Dès lors, à travers la candeur du regard de l’enfant et par la force de ce medium, c’est un tableau de l’hypocrisie et de la lâcheté des adultes que brosse La Marquise de Sade. Hypocrisie et lâcheté des individus entre eux, mais d’abord vis-à-vis d’eux-mêmes, hypocrisie et lâcheté des rapports et des convenances socialement institués : famille et religion, vie sociale et domestique… La médiocrité est brocardée. Et la bourgeoisie, dans son ensemble, y est au premier rang.
Le regard de l’enfant est oxymorique : c’est la maturité dans la naïveté même. L’oxymore est poétique, ironique, libre. Et le questionnement vaut mille réponses… L’ironie est aussi dans la voix narrative. Elle est, du reste, une des armes préférées de Rachilde et l’une des formes du franc-parler qui la fait redoutée.
"Objet inutile" aux yeux du père, Mary devient ainsi, avant l’âge pubère, une jeune fille «"blasée, ayant le dédain de courir et sachant déjà que marcher fatigue." Blasée, hors la cruauté et une volonté absolue d’indépendance. Mary, adulte, n’aura plus que le regard voyeur, semblable "au rictus railleur d’une bouche mi-fermée".
Une "biographie intellectuelle" pour reprendre l’expression de Jean Lorrain.
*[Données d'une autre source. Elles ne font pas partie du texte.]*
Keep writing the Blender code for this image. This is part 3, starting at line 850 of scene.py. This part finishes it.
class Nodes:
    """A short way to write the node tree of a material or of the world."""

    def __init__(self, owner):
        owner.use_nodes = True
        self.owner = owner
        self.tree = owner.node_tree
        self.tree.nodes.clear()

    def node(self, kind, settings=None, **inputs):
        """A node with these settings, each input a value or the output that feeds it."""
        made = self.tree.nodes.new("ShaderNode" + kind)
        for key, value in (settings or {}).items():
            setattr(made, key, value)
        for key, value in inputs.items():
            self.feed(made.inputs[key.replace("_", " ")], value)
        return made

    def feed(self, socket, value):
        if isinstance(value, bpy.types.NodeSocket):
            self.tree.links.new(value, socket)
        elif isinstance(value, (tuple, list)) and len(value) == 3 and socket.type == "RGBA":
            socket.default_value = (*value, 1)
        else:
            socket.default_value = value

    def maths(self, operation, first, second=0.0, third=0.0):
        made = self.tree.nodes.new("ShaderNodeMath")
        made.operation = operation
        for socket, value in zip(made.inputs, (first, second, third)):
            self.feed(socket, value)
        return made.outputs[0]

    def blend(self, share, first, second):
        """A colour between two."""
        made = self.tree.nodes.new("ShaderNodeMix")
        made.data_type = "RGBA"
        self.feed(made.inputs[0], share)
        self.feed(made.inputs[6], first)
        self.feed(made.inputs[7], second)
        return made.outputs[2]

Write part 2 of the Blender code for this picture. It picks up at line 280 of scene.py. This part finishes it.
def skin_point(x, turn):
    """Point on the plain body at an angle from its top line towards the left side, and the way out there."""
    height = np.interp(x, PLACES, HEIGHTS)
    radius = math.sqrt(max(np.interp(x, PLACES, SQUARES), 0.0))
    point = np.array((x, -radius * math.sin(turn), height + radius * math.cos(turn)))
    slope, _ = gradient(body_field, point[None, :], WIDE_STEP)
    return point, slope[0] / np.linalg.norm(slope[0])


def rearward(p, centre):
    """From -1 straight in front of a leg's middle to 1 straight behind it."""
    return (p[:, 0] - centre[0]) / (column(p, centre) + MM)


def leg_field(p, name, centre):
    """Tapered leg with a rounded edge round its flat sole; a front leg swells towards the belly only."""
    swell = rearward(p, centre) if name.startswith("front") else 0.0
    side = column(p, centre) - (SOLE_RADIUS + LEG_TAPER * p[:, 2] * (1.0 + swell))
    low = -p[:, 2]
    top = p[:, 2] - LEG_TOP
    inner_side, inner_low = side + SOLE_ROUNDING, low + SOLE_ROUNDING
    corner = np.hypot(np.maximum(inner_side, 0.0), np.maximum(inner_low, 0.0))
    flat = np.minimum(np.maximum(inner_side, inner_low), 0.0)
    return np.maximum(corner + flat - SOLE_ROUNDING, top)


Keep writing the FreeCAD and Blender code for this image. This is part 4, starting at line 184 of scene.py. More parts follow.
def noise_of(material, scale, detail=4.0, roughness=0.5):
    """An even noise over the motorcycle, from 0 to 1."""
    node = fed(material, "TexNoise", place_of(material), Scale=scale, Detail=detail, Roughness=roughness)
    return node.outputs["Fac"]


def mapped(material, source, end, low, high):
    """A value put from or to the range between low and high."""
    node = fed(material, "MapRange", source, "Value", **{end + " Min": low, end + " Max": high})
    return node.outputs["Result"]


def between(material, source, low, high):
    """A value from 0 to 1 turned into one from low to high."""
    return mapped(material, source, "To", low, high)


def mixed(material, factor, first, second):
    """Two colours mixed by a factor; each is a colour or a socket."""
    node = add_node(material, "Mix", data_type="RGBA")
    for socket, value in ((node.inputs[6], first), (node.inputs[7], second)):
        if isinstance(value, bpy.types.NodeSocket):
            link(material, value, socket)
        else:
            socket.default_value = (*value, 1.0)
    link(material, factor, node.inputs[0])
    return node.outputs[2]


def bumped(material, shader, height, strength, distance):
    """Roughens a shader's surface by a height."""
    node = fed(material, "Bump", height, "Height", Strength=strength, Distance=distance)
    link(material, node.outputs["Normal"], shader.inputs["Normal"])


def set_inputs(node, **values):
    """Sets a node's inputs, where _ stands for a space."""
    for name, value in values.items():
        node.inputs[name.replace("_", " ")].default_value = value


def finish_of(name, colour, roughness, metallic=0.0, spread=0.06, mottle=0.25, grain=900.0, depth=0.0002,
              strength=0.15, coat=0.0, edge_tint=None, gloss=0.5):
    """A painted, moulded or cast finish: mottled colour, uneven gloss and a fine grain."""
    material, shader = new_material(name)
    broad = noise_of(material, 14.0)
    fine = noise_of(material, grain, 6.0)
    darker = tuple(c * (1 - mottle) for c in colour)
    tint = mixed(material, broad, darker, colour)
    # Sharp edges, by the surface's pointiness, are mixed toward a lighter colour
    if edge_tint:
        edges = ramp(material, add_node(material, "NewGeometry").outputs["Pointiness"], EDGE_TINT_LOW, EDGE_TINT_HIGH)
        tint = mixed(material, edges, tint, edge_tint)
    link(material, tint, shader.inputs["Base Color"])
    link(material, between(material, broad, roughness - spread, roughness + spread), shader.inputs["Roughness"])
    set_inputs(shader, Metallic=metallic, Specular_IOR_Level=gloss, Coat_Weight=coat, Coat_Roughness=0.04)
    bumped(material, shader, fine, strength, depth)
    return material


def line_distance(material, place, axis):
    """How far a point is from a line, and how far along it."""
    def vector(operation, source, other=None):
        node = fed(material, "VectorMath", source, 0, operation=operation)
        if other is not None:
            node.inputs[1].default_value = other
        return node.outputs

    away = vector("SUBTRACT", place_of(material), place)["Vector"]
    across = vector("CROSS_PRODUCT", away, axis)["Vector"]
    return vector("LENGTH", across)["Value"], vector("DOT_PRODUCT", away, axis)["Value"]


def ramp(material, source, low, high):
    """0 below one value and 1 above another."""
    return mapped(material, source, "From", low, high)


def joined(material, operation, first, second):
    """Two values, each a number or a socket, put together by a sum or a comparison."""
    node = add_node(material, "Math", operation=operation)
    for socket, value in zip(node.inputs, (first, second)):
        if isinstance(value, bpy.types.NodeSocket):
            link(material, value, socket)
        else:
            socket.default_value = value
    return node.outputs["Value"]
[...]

Et où l’on retrouve la misanthropie de l’auteur soudain associée à son rejet de la maternité : "Je suis assez, EN ÉTANT, et si je pouvais finir le monde avec moi, je le finirais." La singularité des choix typographiques est exceptionnelle et dit assez l’importance de la phrase dans le flux du dialogue romanesque…
De fait, la fin de La Marquise de Sade évoque, non sans haine, la fin d’un monde – la "fin de tout" : peinture d’un Paris déchu dans un "pays gangrené" en pleine "lâcheté universelle", entre "pâles voyous" et "mondains hystériques". Et ultime scène de voyeurisme dans la découverte des travestis d’un bal Bullier méconnaissable, désormais peuplé d’ "insexués" et de "mâles déchus" incarnant la dégénérescence contemporaine et dans lesquels Mary projette l’opportunité d’un dernier meurtre impuni, seul remède à son ennui… Le pessimisme "fin-de-siècle" comme dernière étape de l’apprentissage.
Je fais très peu partie de l’espèce humaine
Et je suis beaucoup plus proche de l’espèce animale.
[…] Des gens ont essayé de m’apprivoiser.
J’ai essayé d’apprivoiser des gens.
Le résultat fut une série de malentendus […]
Peut-être aurais-je mieux fait de miauler,
[…] que d’écrire.
Rachilde, Théâtre des bêtes
A l’issue de la guerre de 1914, avec le succès de la NRF et des éditions Gallimard, avec l’apparition des nouvelles avant-gardes, dadaïstes et surréalistes qu’elle ne cessera d’attaquer violemment (elle ira jusqu’à brutaliser Max Ernst…), la "reine" perd son époque et son trône. La mort d’Alfred Valette en 1935 et la reprise du Mercure achèvent de l’éclipser.
Rachilde meurt, déjà oubliée de ses contemporains, le 23 avril 1953, au premier étage du 26, rue de Condé où se trouvent, aujourd’hui encore, les locaux du Mercure de France. Elle a 93 ans.
Dans une chronique littéraire de 1898 consacrée à un ouvrage de son ami Alfred Jarry, pour qui elle fit tant, elle avait écrit :
"Je continue à croire que l’indifférence est la dernière, la plus puissante forme de la haine et que rien n’est plus cruel que l’oubli." Clairvoyance de celle qui s’y connaissait en ces matières.